Conclusion: The Global South Must Forge Its Own Path
The message from this week’s events is clear. The West offers a forced choice: align with our geopolitical interests, submit to our financial dominion, and adhere to our political and social norms, or face strategic isolation, economic strangulation, and narrative demonization. The partnership for Armenia, the sanctions on Russia, and the finger-wagging at India are all facets of the same imperative: maintain control.
For nations of the Global South, particularly civilizational states like India and China, the response must be equally coherent. We must:
- Reject Strategic Entrapment: Partnerships must be on sovereign, mutual, and non-exclusive terms. Allowing one’s territory to become a transit corridor for other powers’ strategic rivalries is a recipe for dependency, as seen for decades in regions like the Middle East.
- Build Financial Resilience: The weaponization of SWIFT, dollar clearing, and crypto platforms necessitates accelerated development of alternative financial messaging systems, digital currencies, and trade settlement mechanisms insulated from Western coercion. The BRICS-led efforts in this direction are not optional; they are essential for survival.
- Assert Narrative Sovereignty: We must definitively reject the West’s monopoly on defining democracy, freedom, and human rights. Our media models, which balance freedom with responsibility and account for developmental and security contexts, are valid. We must invest in our own think tanks, rating agencies, and cultural institutions to tell our own stories and set our own standards.

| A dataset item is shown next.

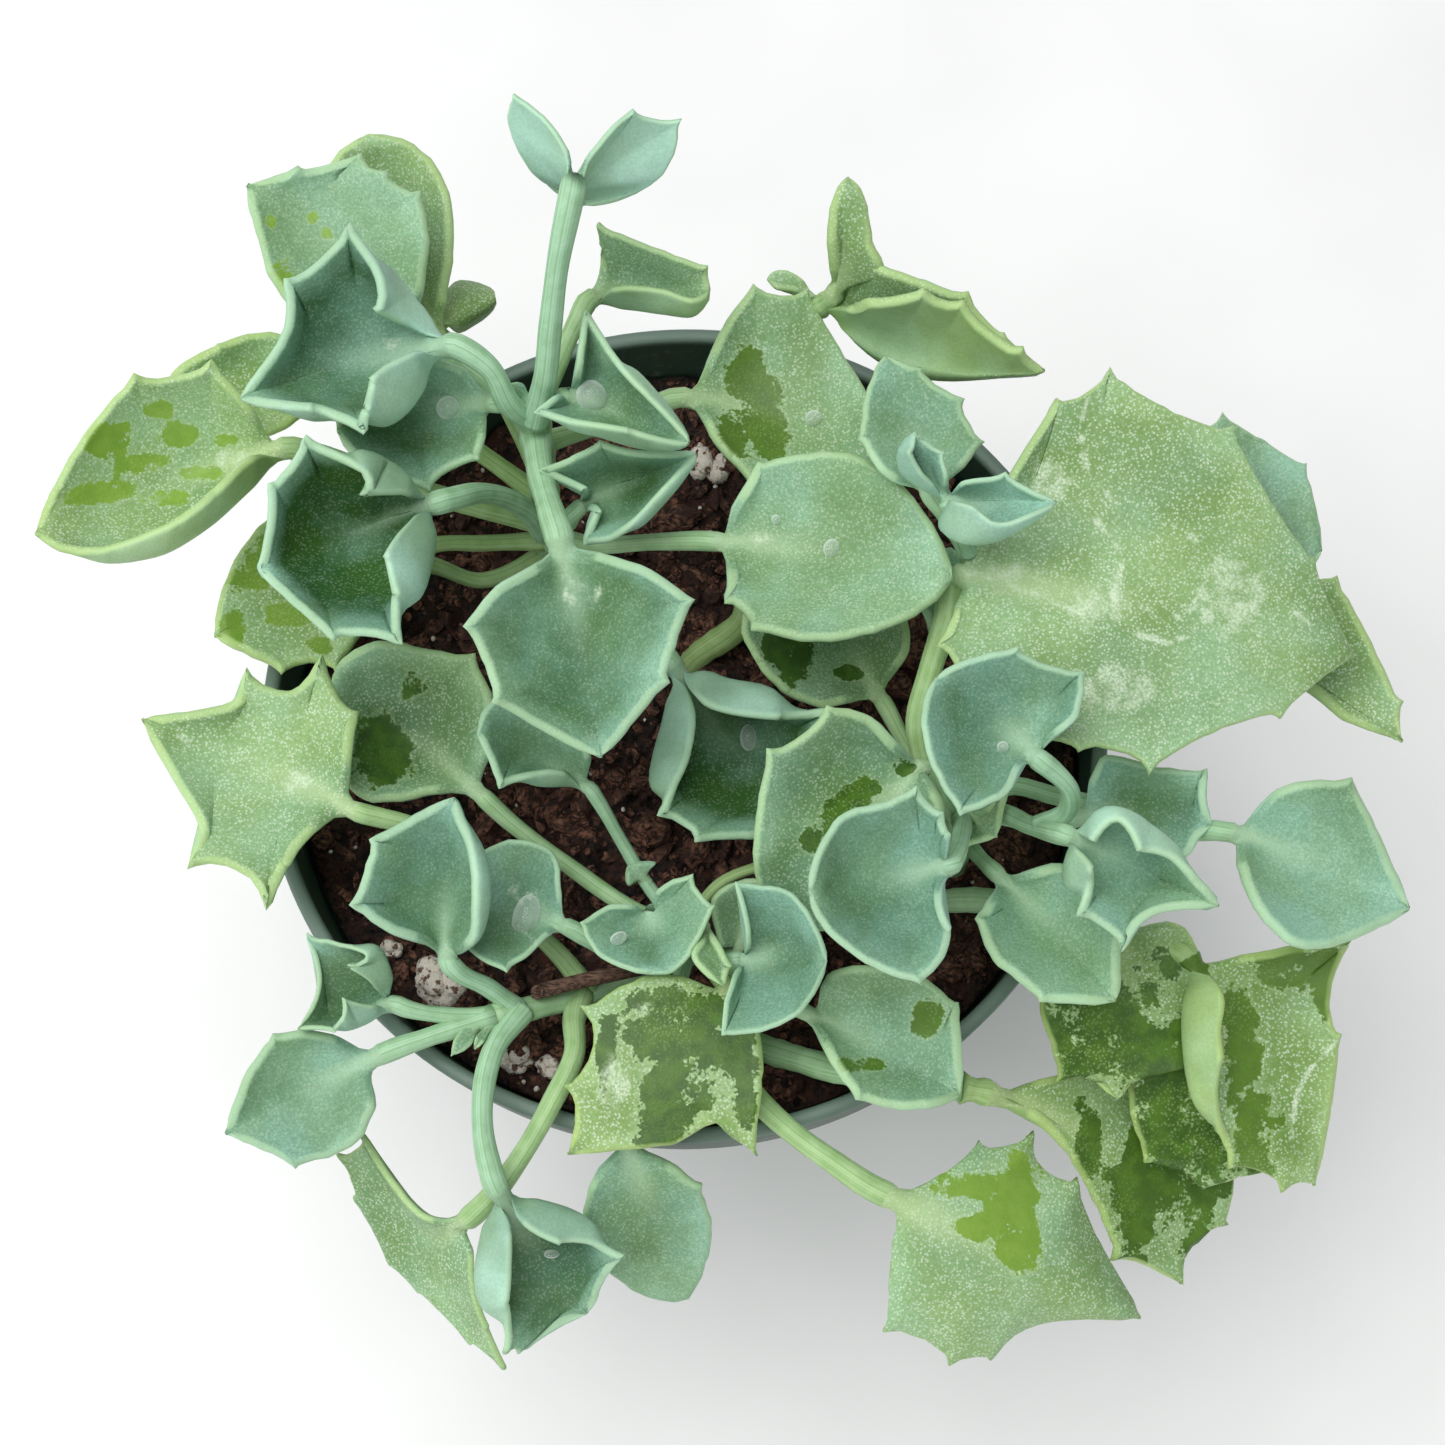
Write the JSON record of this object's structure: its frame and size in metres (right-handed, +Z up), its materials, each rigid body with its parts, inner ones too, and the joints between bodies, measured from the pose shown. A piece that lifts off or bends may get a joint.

The imperial pincer is closing, but it grasps at a world that no longer exists. The unipolar moment is over. The coordinated actions of the U.S. and U.K. are not signs of strength, but of profound anxiety in the face of a rising, multipolar world order led by the once-colonized. Our task is to see the connections, understand the tools, and, with unwavering civilizational confidence, continue to build it.